So, to sum things up:

I have a supposedly "wicked fast" machine, which
turns out to live up to 
the name I happened to bestow upon it: dog.
I get occasional segfaults with /bin/sh, whereas /bin/ksh
works slightly 
better, but in some situations, it also segfaults - at least
when doing 
stuff with the SATA disk. Bash seems to work better, but is
slow as hell.

The whole mess seems to be related to the system it's
running: 
i386-MPACPI, 4.0BETA build 200609140000Z, the size of its
memory (?), 
and the type of task I try to perform: a shell script going
through 
1,405,214 files of varying size, doing an MD5 sum on each.
This I 
suppose implies large pipes, lots of memory mapped file I/O,
etc.

However I don't really have the knowledge to even find out
where to 
begin debugging this mess. I can barely come up with a few
questions, 
which I hope some knowledgeable persons may have answers
for:
* Am I correct in assuming that the RAM is not necessarily
to blame 
here, IOW, can memory faults occur due to other reasons than
bad RAM?
* Is there a more suitable system/kernel than
i386-GENERIC.MPACPI I 
could use? Switch to amd64 perhaps? Others have been talking
about XEN 
in connection with Core2Duo machines?
* Why is there such a difference between the SATA disk and
the PATA 
disk? Running the same script on the same data on the PATA
is fine, on 
the other I eventually get memory faults.

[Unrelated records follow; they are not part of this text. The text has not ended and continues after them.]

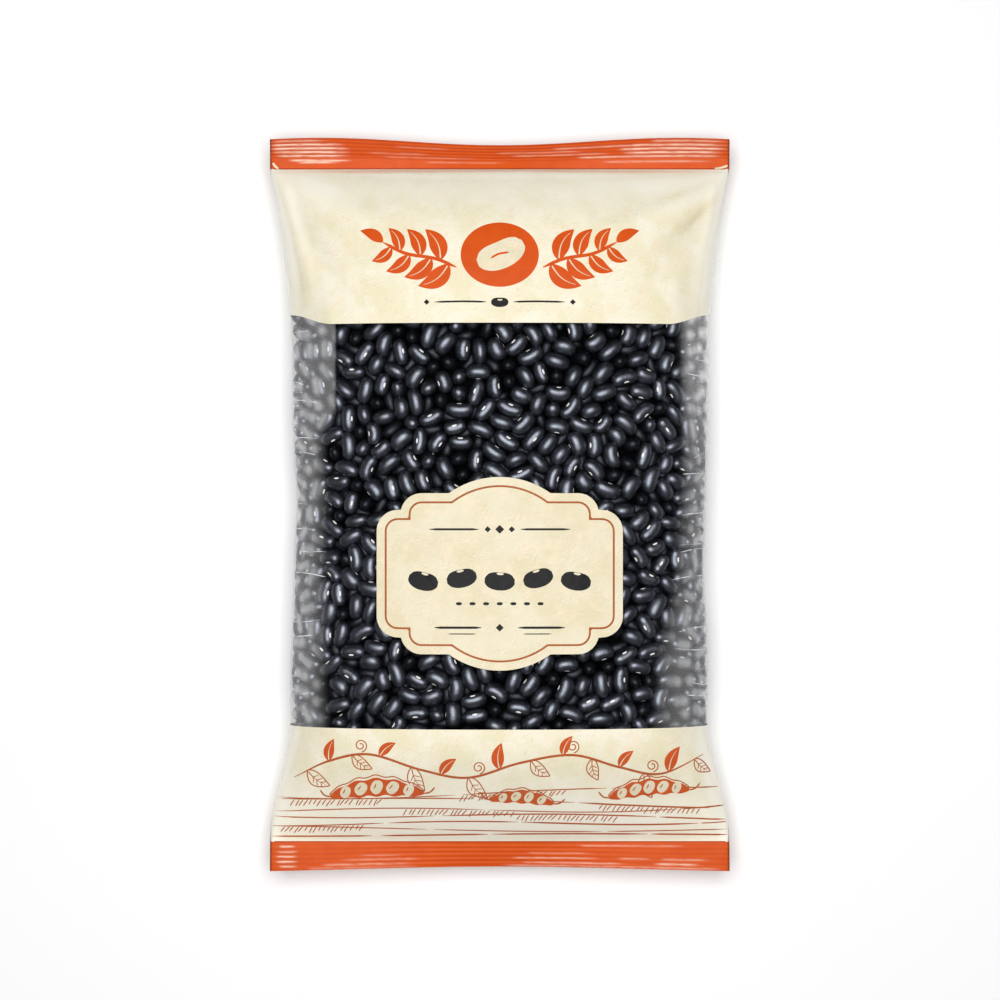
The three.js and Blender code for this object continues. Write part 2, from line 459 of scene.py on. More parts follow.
sealHighlights = {
    # Painted highlights on the ridges of the crimped seals: how far in from the seal's edge,
    # where each starts and ends across the bag, and how strong it is
    "top": [
        (1.1, -90, -66, 0.45), (2.56, -90, -60, 0.95), (4.02, -90, -58, 1.0), (5.48, -89, -58, 1.0),
        (6.94, -88, -58, 0.9), (8.7, -83, -57, 0.9), (9.4, -80, -62, 0.8), (2.56, -42, -18, 0.2),
        (5.48, -52, -26, 0.25), (6.94, -46, -8, 0.2), (8.9, -30, 4, 0.25), (1.1, 58, 90, 0.5),
        (2.56, 20, 58, 0.4), (2.56, 50, 90, 0.85), (4.02, -2, 34, 0.3), (4.02, 46, 90, 0.9),
        (5.48, 4, 44, 0.35), (5.48, 48, 88, 0.9), (6.94, 30, 88, 0.7), (9.0, 40, 84, 0.4),
    ],
    "bottom": [
        (1.6, -86.5, -79, 0.7), (3.55, -87.5, -79, 0.9), (5.5, -87.5, -79, 0.9), (7.45, -87.5, -79, 0.8),
        (9.5, -86.5, -80, 0.9), (0.7, -76, -30, 0.25), (2.0, -70, -34, 0.4), (3.9, -62, -30, 0.3),
        (5.6, -56, -36, 0.2), (0.7, 0, 88, 0.4), (2.0, 8, 50, 0.45), (2.2, 60, 80, 0.7),
        (4.1, 4, 40, 0.4), (4.2, 46, 60, 0.35), (4.1, 62, 84, 0.4), (6.3, 10, 38, 0.25),
        (9.6, 30, 74, 0.35),
    ],
    "width": 0.36,
    "strength": 0.88,
    "ends": 8, "mostFade": 0.4,     # length over which a mark fades, and its most share
}


def sealHighlightShare(x, y):
    half = bag["length"] / 2
    inward = half - np.abs(y)
    total = np.zeros(x.shape)
    for name, side in (("top", 1), ("bottom", -1)):
        for place, start, stop, strength in sealHighlights[name]:
            off = (inward - place) / sealHighlights["width"]
            fade = min(sealHighlights["ends"], (stop - start) * sealHighlights["mostFade"])
            along = smoothStep(start - 0.5, start + fade / 2, x)
            along = along * smoothStep(-stop - 0.5, -stop + fade, -x)
            total = np.maximum(total, strength * along * np.exp(-off ** 2) * (np.sign(y) == side))
    return total * sealHighlights["strength"]


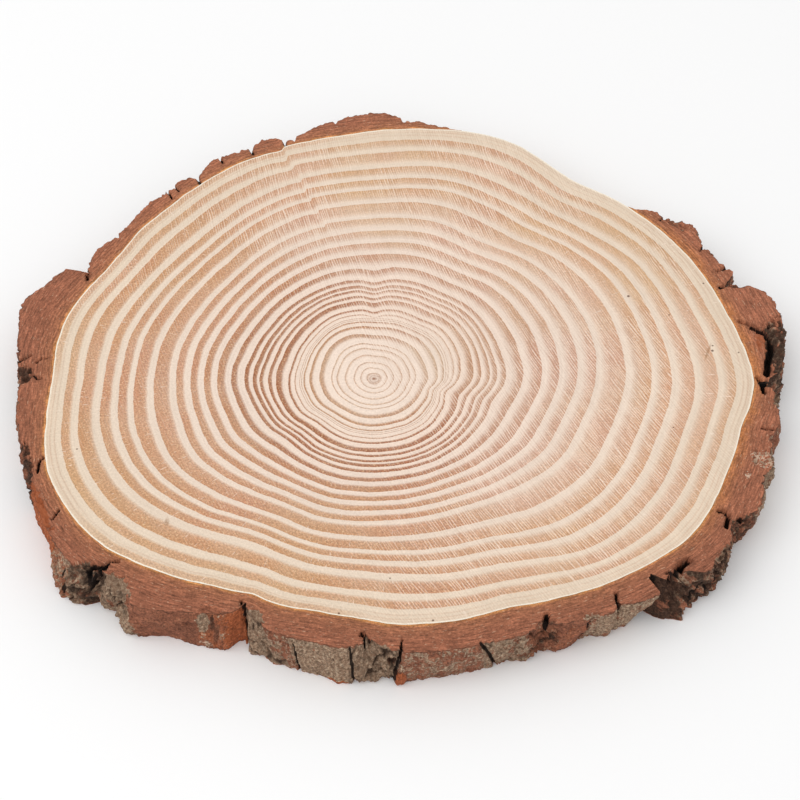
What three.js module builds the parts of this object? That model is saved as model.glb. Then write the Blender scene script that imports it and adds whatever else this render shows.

Consistently.
* Am I doing myself a disservice by running 4.0BETA rather
than 3.x? I 
had hoped I would gain support for the Realtek 8168B
ethernet device on 
the motherboard (ASRock ConRoe 945G-DVI), but I haven't had
any luck 
there either.
* What I am most concerned about is whether there is still a
hardware 
fault, which only shows up under heavy load. But after
having replaced 
the RAM, I feel this is rather unlikely? Am I being too
optimistic?

Any suggestions as to what I should do with this machine
(well, 
obviously excluding suggestions to donate it, trash it etc)
would be 
most welcome! And if I have accidentally stumbled upon some
rare -  
maybe even subtle - bug, that only shows up under special
circumstances 
and loads, I sure would like to help get this fixed. I would
file a PR - 
if I wasn't so unsure as to what to write in it! If someone
could 
suggest some tests to run, I would be delighted to do so!

My plan was for this machine to replace the Pentium II 233
MHz with it's 
whining 40GB drive, which is my current home server. (This
machine was 
set up quickly to stand in for a 350 MHz machine, which
didn't come up 
after a power outage.) The high-pitch howling of
"fox" is getting on my 
nerves, but before I put the "dog" on its watch, I
want to be sure it 
can handle the job!

-Lasse
Core2 Duo 1.8 NetBSD 4BETA SLOWER than Celeron M 1.3 NetBSD3 - Help!
user name
2006-10-18 22:57:44
Lasse Hillerøe Petersen <lhptoft-hp.dk> wrote:
> Any suggestions as to what I should do with this
machine (well, 
> obviously excluding suggestions to donate it, trash it
etc) would be 
> most welcome! And if I have accidentally stumbled upon
some rare -  
> maybe even subtle - bug, that only shows up under
special circumstances 
> and loads, I sure would like to help get this fixed. I
would file a PR - 
> if I wasn't so unsure as to what to write in it! If
someone could 
> suggest some tests to run, I would be delighted to do
so!

 I would start by watching the output of iostat and vmstat
while the Core2
Duo machine is doing the work.

something like:

iostat -x 10

or

iostat wd0 wd1 10

keep in mind that the first line of output in both iostat
and vmstat is a
summary since the performance counters were cleared,
typically the last
reboot. The subsequent lines show real-time averages.

  See the man pages for explanations of the columns
headings.

 If iostat or vmstat reports idle CPU while your job is
running, then
often the bottleneck is I/O.


 -johan
[1-2]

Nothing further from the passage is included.